§ **Data excerpts**
★ ★ ★ ★

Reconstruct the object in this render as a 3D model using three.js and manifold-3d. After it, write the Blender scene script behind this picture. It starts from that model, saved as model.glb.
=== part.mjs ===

★ ★ ★ ★

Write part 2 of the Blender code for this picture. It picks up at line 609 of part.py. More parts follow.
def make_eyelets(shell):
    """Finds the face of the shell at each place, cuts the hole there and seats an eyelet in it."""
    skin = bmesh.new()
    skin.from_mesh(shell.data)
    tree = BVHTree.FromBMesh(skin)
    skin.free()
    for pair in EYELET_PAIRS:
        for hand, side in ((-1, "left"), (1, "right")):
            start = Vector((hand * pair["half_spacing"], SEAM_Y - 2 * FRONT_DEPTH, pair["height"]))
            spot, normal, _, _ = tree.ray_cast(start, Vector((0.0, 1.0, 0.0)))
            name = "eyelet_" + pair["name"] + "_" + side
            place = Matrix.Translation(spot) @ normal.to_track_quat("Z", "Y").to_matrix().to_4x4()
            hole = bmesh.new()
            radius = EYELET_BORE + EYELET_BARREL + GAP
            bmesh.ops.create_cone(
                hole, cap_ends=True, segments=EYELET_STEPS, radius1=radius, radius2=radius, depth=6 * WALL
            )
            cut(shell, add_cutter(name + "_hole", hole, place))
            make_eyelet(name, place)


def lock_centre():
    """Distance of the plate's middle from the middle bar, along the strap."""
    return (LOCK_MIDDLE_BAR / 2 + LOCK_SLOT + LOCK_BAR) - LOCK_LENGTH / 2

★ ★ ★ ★

§ **Work to complete**
Repeat word for word the lines from the line containing "Write part 2" to the line containing "return (LOCK_MIDDLE_BAR /", both lines included; nothing else should appear.

§ **Response to this exercise**
Write part 2 of the Blender code for this picture. It picks up at line 609 of part.py. More parts follow.
def make_eyelets(shell):
    """Finds the face of the shell at each place, cuts the hole there and seats an eyelet in it."""
    skin = bmesh.new()
    skin.from_mesh(shell.data)
    tree = BVHTree.FromBMesh(skin)
    skin.free()
    for pair in EYELET_PAIRS:
        for hand, side in ((-1, "left"), (1, "right")):
            start = Vector((hand * pair["half_spacing"], SEAM_Y - 2 * FRONT_DEPTH, pair["height"]))
            spot, normal, _, _ = tree.ray_cast(start, Vector((0.0, 1.0, 0.0)))
            name = "eyelet_" + pair["name"] + "_" + side
            place = Matrix.Translation(spot) @ normal.to_track_quat("Z", "Y").to_matrix().to_4x4()
            hole = bmesh.new()
            radius = EYELET_BORE + EYELET_BARREL + GAP
            bmesh.ops.create_cone(
                hole, cap_ends=True, segments=EYELET_STEPS, radius1=radius, radius2=radius, depth=6 * WALL
            )
            cut(shell, add_cutter(name + "_hole", hole, place))
            make_eyelet(name, place)


def lock_centre():
    """Distance of the plate's middle from the middle bar, along the strap."""
    return (LOCK_MIDDLE_BAR / 2 + LOCK_SLOT + LOCK_BAR) - LOCK_LENGTH / 2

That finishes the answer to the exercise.